Are you happy in your work? In 37 years of journalism I don’t remember once being asked that question by my bosses. Nor did I expect to be. But in the civil service there is a bureaucratic machine to make sure employees are asked once a year if everything is all right, dearie. At unpublicised cost, the People Survey invites penpushers to complain. Guess what – they do.
Three mandarins explained this time-consuming exercise to the Commons public administration select committee. They were: Alex Chisholm, the civil service’s chief operating officer; Fiona Ryland, ‘government chief people officer’; Dr Claudia Roscini, head of the civil service People Survey team.
The survey covered 100 departments, 17,000 business units and 350,000 souls. It was ‘an extremely useful tool’. Tools need oiling, so a review was held. This was ‘a very substantial piece of work’ and took three months. The committee’s chairman, William Wragg (Con, Hazel Grove), suggested a rolling survey of the survey. Chisholm was one move ahead of him. Each survey already contained three evaluation mechanisms and there were consultations with survey managers in all departments. ‘Feedback and input from other stakeholders’ was sought. Benchmark comparisons were held with other public–sector leviathans, best practice shared. More admin. More meetings.

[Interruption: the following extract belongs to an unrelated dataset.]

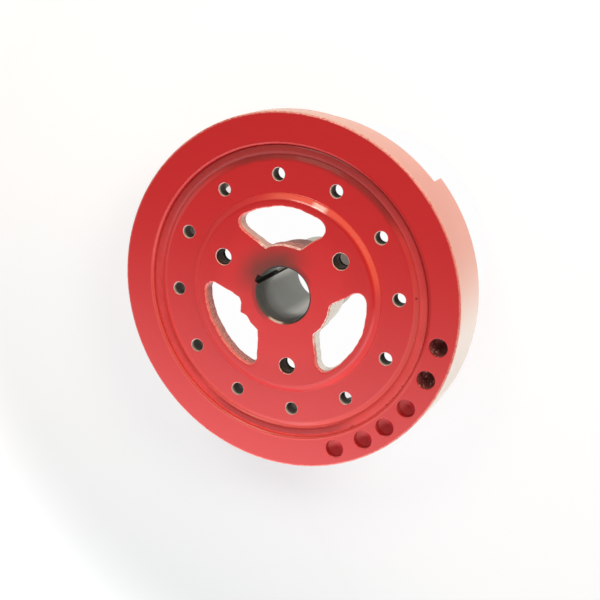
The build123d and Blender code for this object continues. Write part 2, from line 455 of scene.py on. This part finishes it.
def overspray(bench, paint):
    """Dry overspray on the rim's wall, which shows where it turns from the eye."""
    edge_on = bench.node("ShaderNodeLayerWeight", {}, {"Blend": 0.5}, out="Facing")
    haze = bench.ramp(edge_on, 0.42, 0.80) * bench.ramp(bench.upward, 0.5, 0.1)
    haze = haze * bench.ramp(bench.radius, 95.0, 96.5)
    whiter = bench.toward(300.0, 76.0, 44.0)
    haze_tone = bench.mix(whiter, (1.0, 0.68, 0.57), (0.96, 0.97, 1.0))
    return bench.mix(haze * bench.slide(whiter, 0.62, 1.0), paint, haze_tone)


def drilling_paint(bench, color, cloud, grit):
    """Shadowed paint in the drillings, and bare dark iron at the foot of the two deep ones."""
    z, radius = bench.z, bench.radius
    in_drilling = bench.ramp(abs(radius - DRILLING_CIRCLE), 5.6, 5.4) * bench.toward(315.0, 34.0, 33.0)
    in_drilling = in_drilling * bench.ramp(z, RING_FRONT - 0.25, RING_FRONT - 0.9) * bench.ramp(z, 36.0, 37.0)
    color = bench.mix(in_drilling, color, bench.mix(grit, (0.24, 0.010, 0.014), (0.36, 0.018, 0.024)))
    worn = in_drilling * bench.ramp(radius + (cloud - 0.5) * 3.0, 93.0, 89.0)
    color = bench.mix(worn * 0.7, color, (0.52, 0.085, 0.085))
    deep = in_drilling * bench.toward(338.0, 14.0, 12.0)
    color = bench.mix(deep, color, bench.mix(grit, (0.12, 0.022, 0.020), (0.22, 0.045, 0.040)))
    foot = deep * bench.ramp(z, 49.5, 47.5)
    color = bench.mix(foot, color, bench.mix(grit, (0.10, 0.028, 0.024), (0.22, 0.070, 0.062)))
    color = bench.mix(deep * bench.ramp(radius, 90.5, 88.0) * 0.5, color, (0.36, 0.10, 0.10))
    speck = bench.ramp(bench.noise(1.1, detail=0.0), 0.68, 0.72) * deep
    return bench.mix(speck * 0.8, color, (0.75, 0.62, 0.60)), in_drilling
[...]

Our national debt is hideous yet hundreds of clerks are being paid to survey surveys and benchmark benchmarks. And not just in this country. Roscini’s survey team is part of an ‘engagement group’ at the OECD, the organisation for economic counterproductive doodling. Not all countries bother with an annual survey of bureaucrats. Denmark, Switzerland and others only do it once every few years. The maniacs.
Chisholm (Downside, Oxford and Insead), a murmuring beanpole with basso voice, dwelt creamily on this and other aspects of the People Survey.